### Aim of the exercise
Repeat only the lines from the one containing "body_shell()" through the one containing "for node in", exactly as written, both ends included.

### Records for this task
## START

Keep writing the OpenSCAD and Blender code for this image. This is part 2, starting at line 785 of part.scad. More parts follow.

## END
## START

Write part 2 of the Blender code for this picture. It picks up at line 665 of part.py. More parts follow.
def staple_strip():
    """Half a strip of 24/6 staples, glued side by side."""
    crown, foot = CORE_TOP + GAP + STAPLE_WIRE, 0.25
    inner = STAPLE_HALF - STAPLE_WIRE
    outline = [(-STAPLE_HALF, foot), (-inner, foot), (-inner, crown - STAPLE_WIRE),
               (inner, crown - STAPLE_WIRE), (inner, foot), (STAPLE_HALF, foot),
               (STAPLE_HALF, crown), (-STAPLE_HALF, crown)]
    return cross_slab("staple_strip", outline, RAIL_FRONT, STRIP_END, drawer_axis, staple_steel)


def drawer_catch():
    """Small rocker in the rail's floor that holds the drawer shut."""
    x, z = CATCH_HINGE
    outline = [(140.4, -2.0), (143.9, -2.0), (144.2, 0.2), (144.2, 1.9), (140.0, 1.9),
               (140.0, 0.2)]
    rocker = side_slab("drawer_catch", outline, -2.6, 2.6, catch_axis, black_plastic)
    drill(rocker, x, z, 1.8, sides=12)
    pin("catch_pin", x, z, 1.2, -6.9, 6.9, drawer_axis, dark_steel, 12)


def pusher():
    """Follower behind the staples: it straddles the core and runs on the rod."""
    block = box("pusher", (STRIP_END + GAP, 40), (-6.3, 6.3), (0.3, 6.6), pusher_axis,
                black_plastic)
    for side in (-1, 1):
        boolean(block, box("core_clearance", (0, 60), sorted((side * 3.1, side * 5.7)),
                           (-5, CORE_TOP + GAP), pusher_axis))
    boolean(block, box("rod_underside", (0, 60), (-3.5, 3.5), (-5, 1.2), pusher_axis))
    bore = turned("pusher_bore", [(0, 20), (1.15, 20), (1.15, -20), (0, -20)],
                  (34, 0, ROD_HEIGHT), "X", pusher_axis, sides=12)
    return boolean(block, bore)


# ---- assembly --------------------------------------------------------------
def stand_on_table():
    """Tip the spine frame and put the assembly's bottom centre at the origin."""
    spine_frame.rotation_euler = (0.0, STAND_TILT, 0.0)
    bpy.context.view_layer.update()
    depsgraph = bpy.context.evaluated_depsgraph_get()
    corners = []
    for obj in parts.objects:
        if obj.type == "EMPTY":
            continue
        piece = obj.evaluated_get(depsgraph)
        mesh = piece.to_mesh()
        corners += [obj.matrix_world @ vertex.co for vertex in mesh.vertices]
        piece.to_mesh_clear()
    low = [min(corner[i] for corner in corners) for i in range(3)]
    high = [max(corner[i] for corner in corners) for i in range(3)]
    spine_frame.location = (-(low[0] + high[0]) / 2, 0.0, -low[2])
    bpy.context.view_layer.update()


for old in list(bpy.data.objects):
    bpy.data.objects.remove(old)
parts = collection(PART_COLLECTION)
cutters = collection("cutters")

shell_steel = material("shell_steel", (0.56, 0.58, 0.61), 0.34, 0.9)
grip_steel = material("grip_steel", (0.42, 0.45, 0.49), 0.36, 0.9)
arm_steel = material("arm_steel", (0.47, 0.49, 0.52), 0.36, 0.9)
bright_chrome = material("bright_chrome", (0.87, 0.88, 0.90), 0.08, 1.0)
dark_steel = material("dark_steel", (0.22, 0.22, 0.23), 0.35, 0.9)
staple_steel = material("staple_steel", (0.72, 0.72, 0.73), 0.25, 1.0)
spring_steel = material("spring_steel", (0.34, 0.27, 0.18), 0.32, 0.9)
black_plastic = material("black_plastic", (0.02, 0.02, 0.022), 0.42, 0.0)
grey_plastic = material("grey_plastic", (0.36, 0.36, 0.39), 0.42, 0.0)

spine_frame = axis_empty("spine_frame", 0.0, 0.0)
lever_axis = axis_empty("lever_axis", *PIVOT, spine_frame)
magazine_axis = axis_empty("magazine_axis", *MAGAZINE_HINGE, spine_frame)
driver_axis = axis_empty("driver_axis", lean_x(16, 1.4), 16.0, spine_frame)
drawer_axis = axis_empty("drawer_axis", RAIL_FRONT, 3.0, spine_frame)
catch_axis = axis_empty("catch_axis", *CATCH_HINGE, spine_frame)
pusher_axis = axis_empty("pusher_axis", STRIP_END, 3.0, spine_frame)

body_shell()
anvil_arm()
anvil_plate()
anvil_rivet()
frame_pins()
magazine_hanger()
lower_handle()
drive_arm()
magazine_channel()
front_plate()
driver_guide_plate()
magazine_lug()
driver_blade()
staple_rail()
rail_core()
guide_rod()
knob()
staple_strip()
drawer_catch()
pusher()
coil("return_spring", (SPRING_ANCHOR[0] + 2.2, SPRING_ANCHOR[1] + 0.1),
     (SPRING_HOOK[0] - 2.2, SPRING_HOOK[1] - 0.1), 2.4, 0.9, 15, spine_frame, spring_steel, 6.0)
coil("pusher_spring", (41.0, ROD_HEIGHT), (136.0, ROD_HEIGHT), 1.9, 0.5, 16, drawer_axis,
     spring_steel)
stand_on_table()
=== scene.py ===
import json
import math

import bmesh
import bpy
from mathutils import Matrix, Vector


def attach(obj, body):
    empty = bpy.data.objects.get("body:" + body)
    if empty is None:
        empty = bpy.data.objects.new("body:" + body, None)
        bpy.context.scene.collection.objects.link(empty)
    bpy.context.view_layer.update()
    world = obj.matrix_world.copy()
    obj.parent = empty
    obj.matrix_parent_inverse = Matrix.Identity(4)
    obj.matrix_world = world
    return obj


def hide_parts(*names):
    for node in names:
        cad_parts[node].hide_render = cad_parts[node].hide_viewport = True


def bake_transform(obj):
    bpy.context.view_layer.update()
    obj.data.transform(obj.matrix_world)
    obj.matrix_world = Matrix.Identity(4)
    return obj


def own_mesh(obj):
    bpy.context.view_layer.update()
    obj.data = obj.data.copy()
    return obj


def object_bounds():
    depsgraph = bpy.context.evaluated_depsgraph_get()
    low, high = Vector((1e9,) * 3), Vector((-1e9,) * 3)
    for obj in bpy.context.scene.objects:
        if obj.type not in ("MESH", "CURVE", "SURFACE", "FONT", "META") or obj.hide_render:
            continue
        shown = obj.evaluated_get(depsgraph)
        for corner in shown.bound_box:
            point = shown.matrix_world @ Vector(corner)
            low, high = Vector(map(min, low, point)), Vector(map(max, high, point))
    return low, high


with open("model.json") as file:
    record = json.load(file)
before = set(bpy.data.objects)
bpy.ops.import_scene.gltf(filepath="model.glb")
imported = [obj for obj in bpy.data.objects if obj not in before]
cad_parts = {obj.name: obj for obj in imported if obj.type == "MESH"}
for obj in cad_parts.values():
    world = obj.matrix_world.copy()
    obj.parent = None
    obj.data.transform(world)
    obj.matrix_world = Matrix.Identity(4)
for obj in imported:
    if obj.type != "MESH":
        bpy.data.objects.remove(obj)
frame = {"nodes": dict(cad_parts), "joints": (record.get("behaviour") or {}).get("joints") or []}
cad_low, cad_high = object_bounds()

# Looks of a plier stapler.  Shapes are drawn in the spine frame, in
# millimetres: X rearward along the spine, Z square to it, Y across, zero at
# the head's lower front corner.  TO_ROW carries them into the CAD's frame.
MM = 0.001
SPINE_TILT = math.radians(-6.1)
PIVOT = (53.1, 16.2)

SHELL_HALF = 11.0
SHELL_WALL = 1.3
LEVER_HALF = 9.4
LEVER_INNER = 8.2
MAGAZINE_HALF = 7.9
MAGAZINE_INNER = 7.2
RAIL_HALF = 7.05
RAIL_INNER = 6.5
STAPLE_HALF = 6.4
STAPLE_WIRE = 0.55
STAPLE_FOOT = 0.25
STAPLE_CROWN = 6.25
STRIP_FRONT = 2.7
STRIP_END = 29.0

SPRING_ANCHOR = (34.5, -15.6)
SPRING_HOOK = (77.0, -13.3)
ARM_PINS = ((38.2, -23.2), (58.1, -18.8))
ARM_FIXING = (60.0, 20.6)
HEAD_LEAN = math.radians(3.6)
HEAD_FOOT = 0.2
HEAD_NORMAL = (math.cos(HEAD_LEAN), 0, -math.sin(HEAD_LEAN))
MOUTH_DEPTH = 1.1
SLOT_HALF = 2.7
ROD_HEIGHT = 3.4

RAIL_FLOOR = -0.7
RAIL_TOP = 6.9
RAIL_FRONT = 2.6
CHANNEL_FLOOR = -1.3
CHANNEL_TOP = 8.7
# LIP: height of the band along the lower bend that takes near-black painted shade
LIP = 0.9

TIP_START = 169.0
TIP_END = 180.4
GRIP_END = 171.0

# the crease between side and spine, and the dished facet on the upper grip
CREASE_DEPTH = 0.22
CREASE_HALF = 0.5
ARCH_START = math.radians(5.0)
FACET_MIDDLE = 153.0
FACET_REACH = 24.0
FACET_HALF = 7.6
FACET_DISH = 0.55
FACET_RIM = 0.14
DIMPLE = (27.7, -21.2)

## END

### Answer to this task
body_shell()
anvil_arm()
anvil_plate()
anvil_rivet()
frame_pins()
magazine_hanger()
lower_handle()
drive_arm()
magazine_channel()
front_plate()
driver_guide_plate()
magazine_lug()
driver_blade()
staple_rail()
rail_core()
guide_rod()
knob()
staple_strip()
drawer_catch()
pusher()
coil("return_spring", (SPRING_ANCHOR[0] + 2.2, SPRING_ANCHOR[1] + 0.1),
     (SPRING_HOOK[0] - 2.2, SPRING_HOOK[1] - 0.1), 2.4, 0.9, 15, spine_frame, spring_steel, 6.0)
coil("pusher_spring", (41.0, ROD_HEIGHT), (136.0, ROD_HEIGHT), 1.9, 0.5, 16, drawer_axis,
     spring_steel)
stand_on_table()
=== scene.py ===
import json
import math

import bmesh
import bpy
from mathutils import Matrix, Vector


def attach(obj, body):
    empty = bpy.data.objects.get("body:" + body)
    if empty is None:
        empty = bpy.data.objects.new("body:" + body, None)
        bpy.context.scene.collection.objects.link(empty)
    bpy.context.view_layer.update()
    world = obj.matrix_world.copy()
    obj.parent = empty
    obj.matrix_parent_inverse = Matrix.Identity(4)
    obj.matrix_world = world
    return obj


def hide_parts(*names):
    for node in names:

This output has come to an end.